## DIRECTIONS FOR THIS TASK
Copy each line that contains the word "scene".

[BEGIN GIVEN MATERIAL]

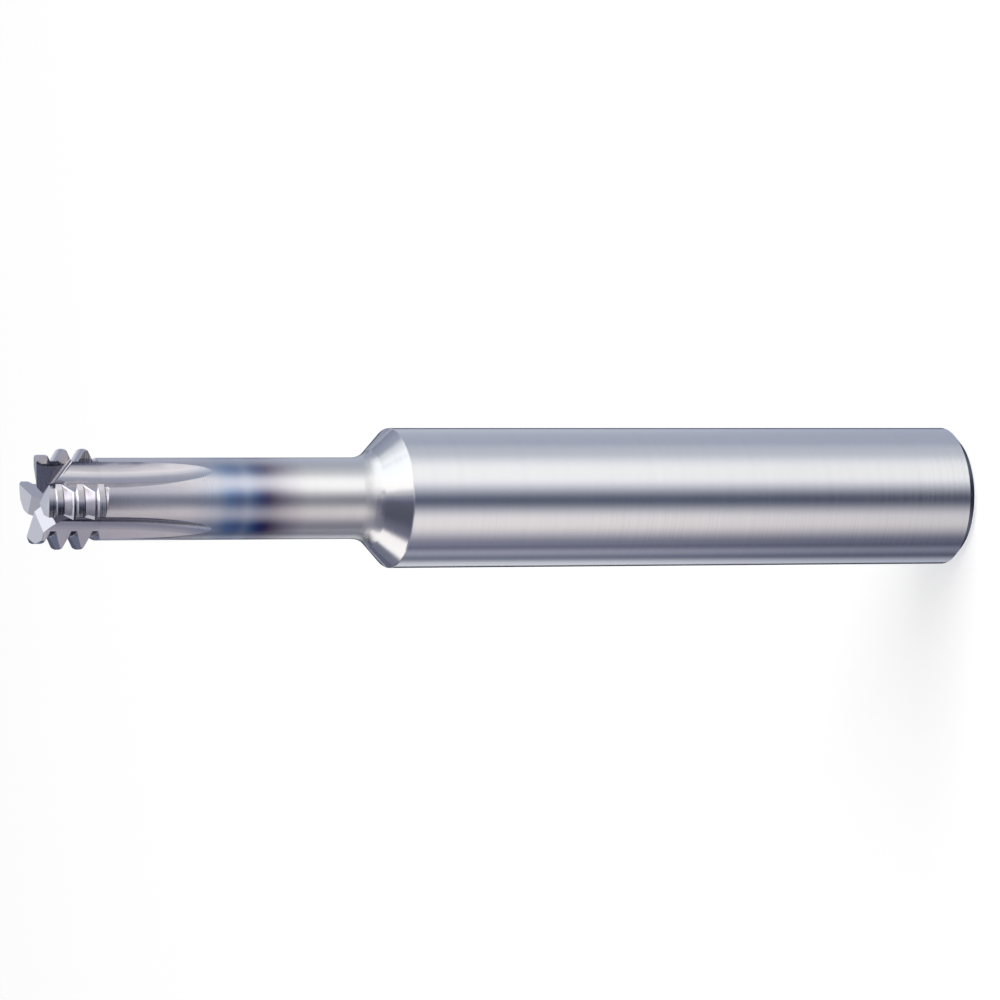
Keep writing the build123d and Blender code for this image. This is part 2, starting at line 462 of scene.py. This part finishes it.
def makeCollars():
    for name, collar in collars.items():
        low = collar["low"] * mm
        high = collar["high"] * mm
        bpy.ops.object.select_all(action="DESELECT")
        bpy.ops.mesh.primitive_cylinder_add(
            vertices=tent["segments"], radius=collar["radius"] * mm, depth=high - low,
            end_fill_type="NOTHING", location=(0, 0, baseZ + (low + high) / 2))
        bpy.ops.object.shade_smooth()
        cloth = bpy.context.object
        cloth.name = name
        mat, glow = glowingCloth(name)
        nodes = mat.node_tree.nodes
        links = mat.node_tree.links
        lightUp(nodes, links, glow, clothRing(nodes, links, collar["levels"]))
        cloth.data.materials.append(mat)
        hideFromAllButMetal(cloth)


makeCollars()


# a small flag over the tip, mirrored by the gash of the far tooth alone: distance and size in mm

wallFlag = {"azimuth": -114, "elevation": 29, "distance": 20, "size": 9, "level": 0.75}


def makeWallFlag():
    f = wallFlag
    way = direction(f["azimuth"], f["elevation"])
    place = Vector((0, 0, tipZ)) + way * f["distance"] * mm
    turn = way.to_track_quat("Z", "Y").to_euler()
    bpy.ops.object.select_all(action="DESELECT")
    bpy.ops.mesh.primitive_circle_add(
        vertices=tent["segments"] // 2, radius=f["size"] / 2 * mm, fill_type="NGON",
        location=place, rotation=turn)
    flag = bpy.context.object
    flag.name = "wallFlag"
    mat, glow = glowingCloth("wallFlag")
    glow.inputs["Color"].default_value = (*clothColour(f["level"]), 1)
    flag.data.materials.append(mat)
    hideFromAllButMetal(flag)


makeWallFlag()
print("reflectors set")


# camera: looks down at the standing tool, turned so that the tip points left

shot = {
    "aim": (-0.14, 0, 28.6),   # mm
    "distance": 424.7,         # mm
    "down": 22.58,             # degrees
    "roll": -90.24,
    "lens": 266.2,
    "sensor": 36,
}


def makeCamera():
    away = direction(0, shot["down"])
    place = (Vector(shot["aim"]) + away * shot["distance"]) * mm
    turn = Euler((math.radians(90 - shot["down"]), 0, 0)).to_matrix()
    turn = turn @ Euler((0, 0, math.radians(shot["roll"]))).to_matrix()
    bpy.ops.object.camera_add(location=place, rotation=turn.to_euler())
    camera = bpy.context.object
    camera.data.lens = shot["lens"]
    camera.data.sensor_width = shot["sensor"]
    bpy.context.scene.camera = camera


makeCamera()
bpy.context.scene.view_settings.view_transform = "Standard"
print("camera set")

[END GIVEN MATERIAL]

## EXERCISE ANSWER
Keep writing the build123d and Blender code for this image. This is part 2, starting at line 462 of scene.py. This part finishes it.
    bpy.context.scene.camera = camera
bpy.context.scene.view_settings.view_transform = "Standard"